Friday, June 20, 2008

Tremendous Power in Practice - Swami Virajanandaji


There is a Bengali saying: "Bring the food to my mouth; it is too much for me to move!  Bless your fathers and their meritorious acts!"  Nowadays, most people belong to that category.  Nobody wants to exert himself; everybody wants to gain his ends gratuitously or by some crafty trick.  Especially in regard to things spiritual people seek to avoid all effort and toil, which they dislike, and have everything done for them by others.  After sitting with closed eyes for an hour or so, for a few days or a few months, thy grumble and complain, "Alas! I am achieving nothing, I can't collect my mind; I don't feel I am making any progress." And so on.  Swamiji used to say, "Is god a vegetable, a bunch of spinach, or a fish, that you throw down a few coins and buy Him?"  Why be so impatient for immediate results?  Go On striving, and your effort will bear fruit of itself in the fullness of time.  Men of the world pay wages if you work for them; and will not God do so if you work for Him?  Faith, steadfastness, sincere love, patience and perseverance are needed.  Does a seed sprout up into a tree and bear fruit as soon as it is planted?  One has to bestow much toil and attention and continue to do this for a long while before one can reap the fruits in due season.

 
The Reality cannot be attained if one is impatient.  The supreme Self-alone is the only reality, essence and Truth; and everything else – the manifested universe – is unreal, no essence and deceptive, and therefore fit only to be rejected.  Great patience and perseverance are needed for the knowledge of this fact to become established.
 

Even if there are not many good past impressions, favorable ones can be created by virtue of constant effort, earnestness and practice.  There is tremendous power in practice.  Practice becomes firm and abiding if continued long and uninterruptedly with faith and devotion.  Whatever you practice becomes in course of time your second nature.  Then it is no longer necessary to exert yourself to accomplish a desired thing, for it is automatically done.  If you continually practice the remembrance of God, prayer, Japa and meditation, they then come out from the heart, without the exercise of any conscious will or effort, even while you are engaged in other work.  The mind remains pointed that way like the needle of a compass.  Hence attachment to worldly objects disappears and dangers and calamities cannot ruffle the mind of such a person.  Even at the moment of death the mind remains calm and absorbed in God.  Such a one has not to be born and to die again and again, as he becomes merged in the supreme state of Beatitude.

 

Practice japa and austerities with all your heart as much as you can.  You should, however, have it firmly fixed in your mind that God can be realized solely through His grace, and not as a result of your practicing so much Japa and austerities.  Spiritual practices are meant merely for tiring the wings, so to speak.  A bird wants to rest as soon as its wings are tired.  After flying far out over the sea, the bird discovers that there is no other resting place except the mast of a ship, as it perches there.  But unless the feeling tat God is the only refuge grows into an unshakable conviction, no one can take shelter completely in Him and know Him to be his all-in-all.

 

Onward!

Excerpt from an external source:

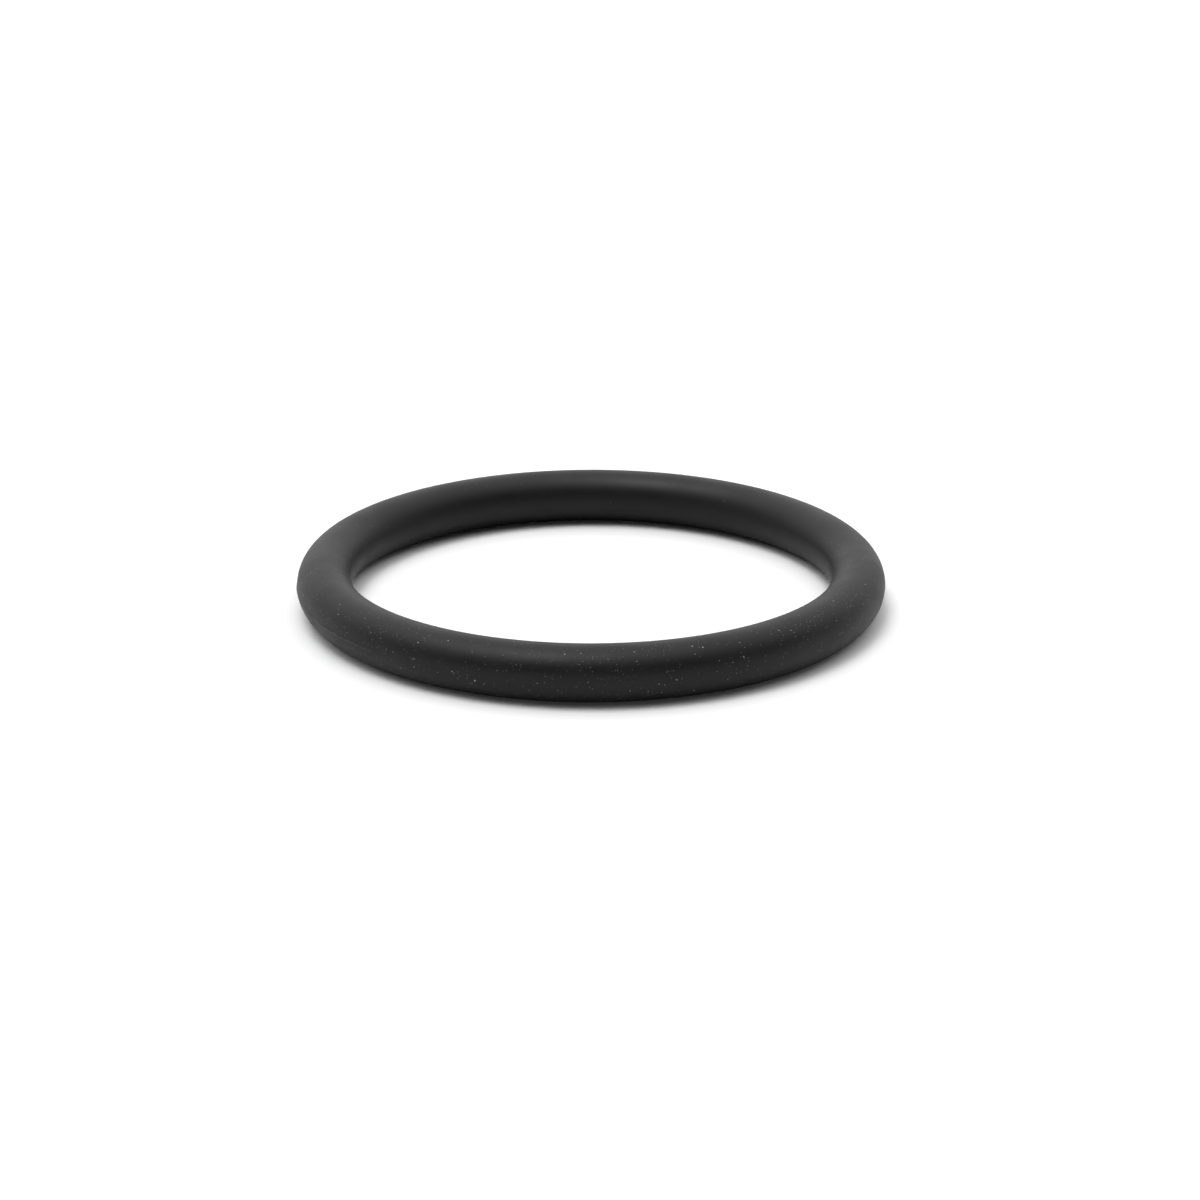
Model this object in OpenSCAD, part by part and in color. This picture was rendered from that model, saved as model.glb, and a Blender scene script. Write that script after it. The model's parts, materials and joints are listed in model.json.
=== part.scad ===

Onward! Do not look this way or that.  Do not pay the slightest heed to psychic phenomena like the seeing of light or visions, etc.  As you continue practicing meditation, varieties of such occult experiences may come of themselves, and you may see all manner of supernatural things and also derive some joy from them.  But do not stick there; for in that case you will never be able to progress much further.  Always keep your whole attention fixed on the Ideal; and let your whole desire and aim be how to increase your devotion and love for God, how to merge your mind in Him and how to gain direct realization of Him in this life.

 

Go on practicing Japa and meditation with great devotion, perseverance and patience.  Gradually the mind will become tranquil and meditation will deepen.  You will feel a craving for your meditation, so that if you fail to do it any day, everything will taste insipid and you will feel out of joint and extremely uneasy, like and addict mission his drug at the accustomed hour.  You will long to remain immersed in meditation, alone.